Countries blacklisted by the US transact in the yuan, which supports China’s currency internationalization plans. For example, nearly half of North Koreans use the yuan for domestic transactions. Iran and Myanmar accept yuan-denominated purchases from China. After its ban from the Western financial system, Russia is now paying off its foreign debt in yuan. In all these cases, dollar-denominated sanctions pushed countries towards the dollar’s competitor, the yuan.


Other countries that maintain trade relations with the US are reconsidering dollars as their trade and investment with China increases. Saudi Arabia, a major oil supplier for the US and China, is considering a yuan-denominated oil deal with Beijing. In 2018, officials from 14 African countries discussed using the yuan as a regional reserve currency. A large impetus likely stems from their involvement in Beijing’s Belt and Road Initiative (BRI), a global economic program that seeks to reorient global commerce around China. In Zimbabwe, the yuan became legal tender after China canceled its debt. ASEAN, a Southeast Asian alliance, adopted bilateral currency swaps with China, which World Financial Review economist Dr. Kalim Siddiqui argues will be the “demise of the US dollar.” Indonesia signed a bilateral agreement to promote the yuan’s use. Baizhu Chen, a clinical finance and business economics professor at the University of Southern California, explains that such countries “feel their economies could be held hostage to US policies” and “want to diversify their risk.”


China also plans to reshape its payment system with the rollout of a digital yuan, or e-CNY. In response, members of Congress raised concerns over the digital yuan’s potential to circumvent US sanctions and threaten the dollar’s status as a reserve currency. In addition, the digital yuan can facilitate cross-border payments without SWIFT, a global interbank messaging system, undermining US interests and bolstering China’s financial power.

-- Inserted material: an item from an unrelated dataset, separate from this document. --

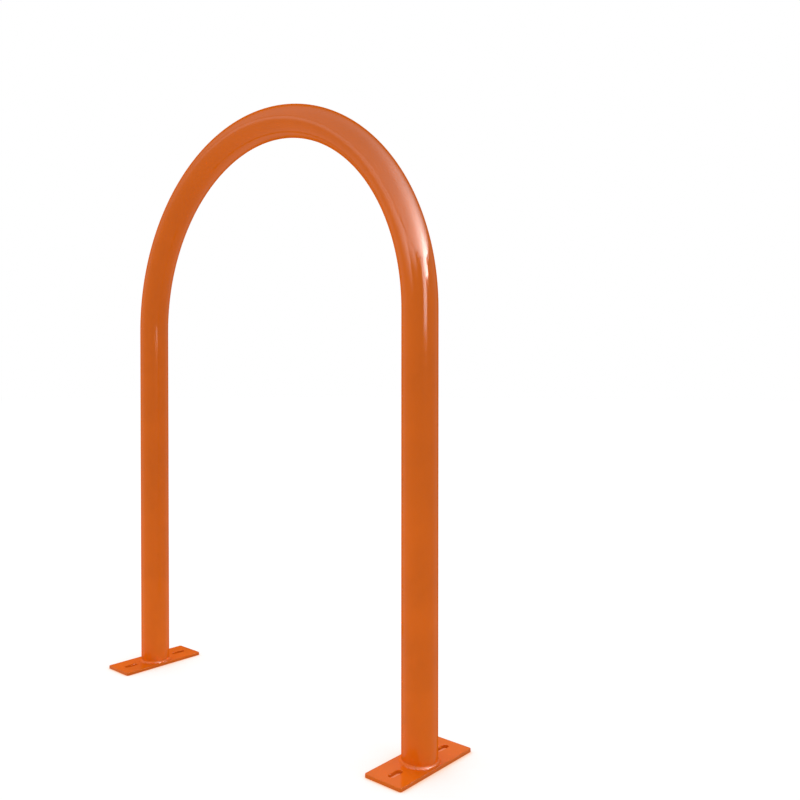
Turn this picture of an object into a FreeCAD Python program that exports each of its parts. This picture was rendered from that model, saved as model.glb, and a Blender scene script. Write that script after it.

Be that as it may, China’s financial structures hinder the internationalization process. Tight capital controls limit convertibility making capital withdrawals out of China extremely difficult for its citizens and investors alike. Foreign businesses registered in China are also bound by strict foreign exchange regulations which delay or restrict business capital transfers. Capital account liberalization is the prerequisite to widespread currency usage, but Peterson Institute for International Economics researchers Nicholas Lardy and Patrick Douglass note that “China does not yet meet any of the conditions necessary for convertibility.”